通过引用传递数组

If you want to modify just the elements:

void foo(double *bar);

is enough.

If you want to modify the address to (e.g.: realloc), but it doesn't work for arrays:

void foo(double *&bar);

is the correct form.

Like the other answer says, put the & after the *.

This brings up an interesting point that can be confusing sometimes: types should be read from right to left. For example, this is (starting from the rightmost *) a pointer to a constant pointer to an int.

int * const *x;

What you wrote would therefore be a pointer to a reference, which is not possible.

As you are using C++, the obligatory suggestion that's still missing here, is to use std::vector<double>.

You can easily pass it by reference:

void foo(std::vector<double>& bar) {}

And if you have C++11 support, also have a look at std::array.

For reference:

• http://de.cppreference.com/w/cpp/container/vector
• http://de.cppreference.com/w/cpp/container/array

Yes, but when argument matching for a reference, the implicit array to pointer isn't automatic, so you need something like:

void foo( double (&array)[42] );

or

void foo( double (&array)[] );

Be aware, however, that when matching, double [42] and double [] are distinct types. If you have an array of an unknown dimension, it will match the second, but not the first, and if you have an array with 42 elements, it will match the first but not the second. (The latter is, IMHO, very counter-intuitive.)

In the second case, you'll also have to pass the dimension, since there's no way to recover it once you're inside the function.

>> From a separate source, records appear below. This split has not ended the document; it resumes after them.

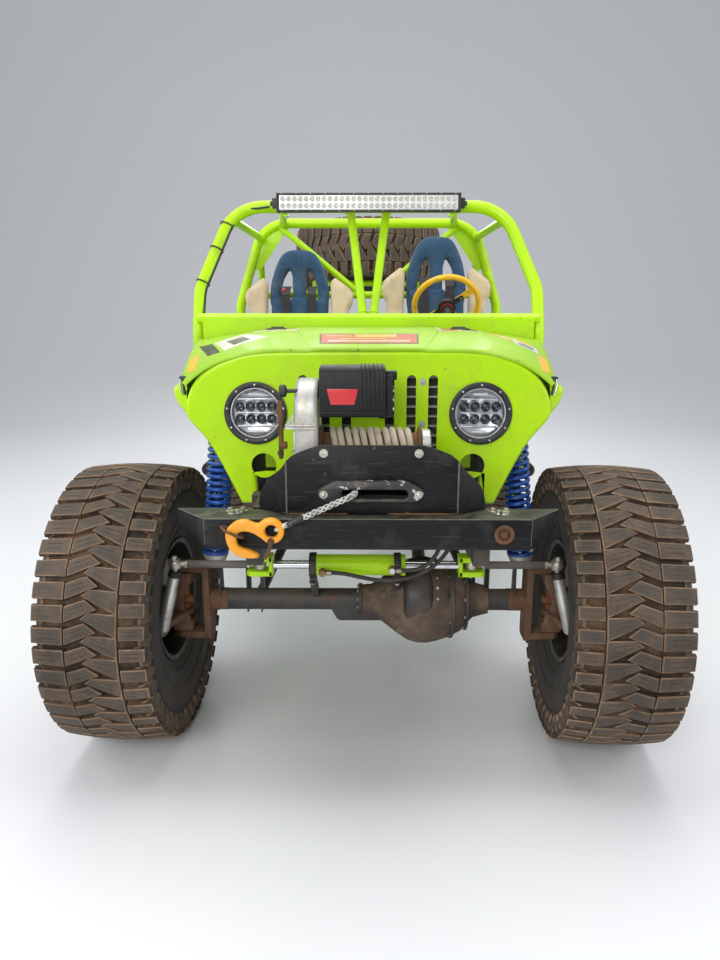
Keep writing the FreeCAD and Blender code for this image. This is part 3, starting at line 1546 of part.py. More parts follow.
# Steering column and wheel
wheel_centre_x = 382.0
wheel_centre_at = 1140.0
wheel_centre_z = 1556.0
wheel_rim_r = 170.0
wheel_rim_d = 30.0
wheel_tilt = 35.0
column_d = 40.0
wheel_hub_d = 90.0
wheel_hub_h = 40.0


def column_axis():
    tilt = math.radians(wheel_tilt)
    return Vec(0, math.cos(tilt), math.sin(tilt))


def column_point(distance):
    return Vec(wheel_centre_x, behind(wheel_centre_at), wheel_centre_z) + column_axis() * distance


def steering_column():
    long_way = (wheel_centre_at - tub_front) / column_axis().y
    shaft = rod(column_point(-long_way), column_point(-wheel_hub_h - running_gap), column_d)
    dash_y = behind(scuttle_bar_at) + scuttle_bar_d
    under_dash = column_point(-(behind(wheel_centre_at) - dash_y) / column_axis().y)
    hanger = block(wheel_centre_x - column_d / 2, wheel_centre_x + column_d / 2, dash_y,
                   dash_y + scuttle_sheet,
                   under_dash.z, tub_rail_z - dash_h)
    return fused([shaft, hanger]).cut(body_tub())


def steering_wheel():
    centre = column_point(0)
    rim = round_ring(centre, column_axis(), wheel_rim_r, wheel_rim_d, wheel_sides, round_sides // 2)
    hub = rod(column_point(-wheel_hub_h), column_point(0), wheel_hub_d)
    spokes = []
    for index in range(3):
        spoke = rod(centre - column_axis() * wheel_hub_h / 2, centre + AXIS_X * wheel_rim_r, wheel_rim_d / 2,
                    round_sides // 2)
        spoke.rotate(centre, column_axis(), index * FULL_TURN / 3 - FULL_TURN / 12)
        spokes.append(spoke)
    return fused([rim, hub] + spokes)


# Fuel tank on the tail floor
tank_gap = 40.0
tank_rear = tub_rear - tank_gap
tank_l = 280.0
tank_front = tank_rear - tank_l
tank_half_x = 380.0
tank_h = 240.0


def fuel_tank():
    z0 = tail_floor_z + tub_sheet
    return block(-tank_half_x, tank_half_x, behind(tank_front), behind(tank_rear), z0, z0 + tank_h)


def all_nodes():
    nodes = {
        "chassis_frame": chassis_frame(),
        "sill_rails": sill_rails(),
        "body_tub": body_tub(),
        "scuttle": scuttle(),
        "cage_front": cage_front(),
        "cage_main": cage_main(),
        "cage_rails": cage_rails(),
        "cage_vee": cage_vee(),
        "spare_tray": spare_tray(),
        "front_bumper": front_bumper(),
        "winch_plate": winch_plate(),
        "fairlead": fairlead(),
        "winch_housing": winch_housing(),
        "winch_box": winch_box(),
        "winch_drum": winch_drum(),
        "winch_rope": winch_rope(),
        "tow_hook": tow_hook(),
        "tow_rings": tow_rings(),
        "front_panel": front_panel(),
        "radiator": radiator(),
        "headlamp_rims": headlamp_rims(),
        "lamp_lenses": lamp_lenses(),
        "front_wings": front_wings(),
        "bonnet": bonnet(),
        "engine": engine(),
        "gearbox": gearbox(),
        "propshafts": propshafts(),
        "front_axle": front_axle(),
        "rear_axle": rear_axle(),
        "dampers": dampers(),
        "springs": springs(),
        "links": links(),
        "steering_ram": steering_ram(),
        "hose_low": hose(hose_low_route),
        "hose_high": hose(hose_high_route),
        "steering_rod": steering_rod(),
        "light_bar": light_bar(),
        "steering_column": steering_column(),
        "steering_wheel": steering_wheel(),
        "fuel_tank": fuel_tank(),
    }
    for name, side in [("left", 1), ("right", -1)]:
        nodes["knuckle_" + name] = knuckle(side)
        nodes["tie_rod_" + name] = tie_rod(side)
    for name, centre_x, top_z in zip(["left", "right"], seat_centres, seat_tops):
        nodes["seat_" + name] = seat(centre_x, top_z)
    tyre = tyre_shape()
    rim = rim_shape()
    for name, side, y in [("fl", 1, front_axle_y), ("fr", -1, front_axle_y), ("rl", 1, rear_axle_y),
                          ("rr", -1, rear_axle_y)]:
        nodes["tyre_" + name] = wheel_placed(tyre, side, y)
        nodes["rim_" + name] = wheel_placed(rim, side, y)
    nodes["spare_tyre"] = spare_placed(tyre)
    nodes["spare_rim"] = spare_placed(rim)
    return nodes


os.makedirs("parts", exist_ok=True)
for node_name, node_shape in all_nodes().items():
    node_shape.exportStep("parts/" + node_name + ".step")
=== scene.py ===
import math
import random

import bmesh
import bpy
from mathutils import Matrix, Vector
from mathutils.geometry import tessellate_polygon


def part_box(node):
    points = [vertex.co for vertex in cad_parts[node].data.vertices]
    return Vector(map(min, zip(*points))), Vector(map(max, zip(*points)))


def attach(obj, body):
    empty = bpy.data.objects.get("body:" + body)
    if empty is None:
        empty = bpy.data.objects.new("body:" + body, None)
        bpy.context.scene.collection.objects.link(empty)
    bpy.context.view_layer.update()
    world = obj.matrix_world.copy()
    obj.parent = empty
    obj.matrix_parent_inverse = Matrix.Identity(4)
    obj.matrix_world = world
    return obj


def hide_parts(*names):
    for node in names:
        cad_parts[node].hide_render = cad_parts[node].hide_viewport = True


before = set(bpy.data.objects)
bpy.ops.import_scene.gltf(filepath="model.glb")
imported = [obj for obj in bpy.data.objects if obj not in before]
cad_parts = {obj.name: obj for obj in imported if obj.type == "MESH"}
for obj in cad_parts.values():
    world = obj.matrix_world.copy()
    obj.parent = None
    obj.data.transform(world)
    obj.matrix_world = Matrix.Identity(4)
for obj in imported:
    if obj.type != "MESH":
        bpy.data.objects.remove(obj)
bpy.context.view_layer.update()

# The camera stands 2.5 m ahead of the front axle, at the height of a person's chest, and looks slightly
# down. It is a short lens, so the front tyres spread wide. Lengths along the vehicle are counted back
# from the front axle.
FRONT_AXLE_Y = -1.3565
AXLE_Z = 0.5
WHEELBASE = 2.7


def behind(distance):
    return FRONT_AXLE_Y + distance


FOCAL_PX, IMAGE_PX, SENSOR_MM = 726, 960, 36
EYE_AHEAD, EYE_Z, TILT_DOWN = 2.512, 1.571, 13.8
eye = bpy.data.cameras.new("eye")
eye.sensor_width = SENSOR_MM
eye.lens = SENSOR_MM * FOCAL_PX / IMAGE_PX
camera = bpy.data.objects.new("camera", eye)
bpy.context.collection.objects.link(camera)
camera.location = (0, behind(-EYE_AHEAD), EYE_Z)
camera.rotation_euler = (math.radians(90 - TILT_DOWN), 0, math.atan(8 / FOCAL_PX))
bpy.context.scene.camera = camera

# Steering hoses: two black rubber hoses with crimped ends. They run from the brass ports of the steering
# ram along the front of the axle, and rise behind the bumper to the steering valve.


def node_tree(owner):
    owner.use_nodes = True
    owner.node_tree.nodes.clear()
    return owner.node_tree.nodes, owner.node_tree.links


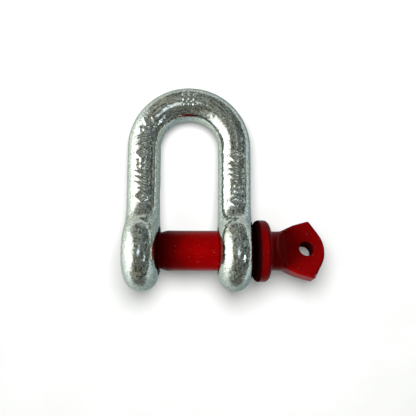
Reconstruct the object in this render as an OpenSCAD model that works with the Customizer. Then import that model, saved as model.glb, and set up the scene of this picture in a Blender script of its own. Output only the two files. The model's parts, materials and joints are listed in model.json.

Arrays can only be passed by reference, actually:

void foo(double (&bar)[10])
{
}

This prevents you from doing things like:

double arr[20];
foo(arr); // won't compile

To be able to pass an arbitrary size array to foo, make it a template and capture the size of the array at compile time:

template<typename T, size_t N>
void foo(T (&bar)[N])
{
// use N here
}

You should seriously consider using std::vector, or if you have a compiler that supports c++11, std::array.

8.3.5.8 If the type of a parameter includes a type of the form “pointer to array of unknown bound of T” or “reference to array of unknown bound of T,” the program is ill-formed

Here, Erik explains every way pass an array by reference: https://stackoverflow.com/a/5724184/5090928.

Similarly, you can create an array reference variable like so:

int arr1[] = {1, 2, 3, 4, 5};
int(&arr2)[5] = arr1;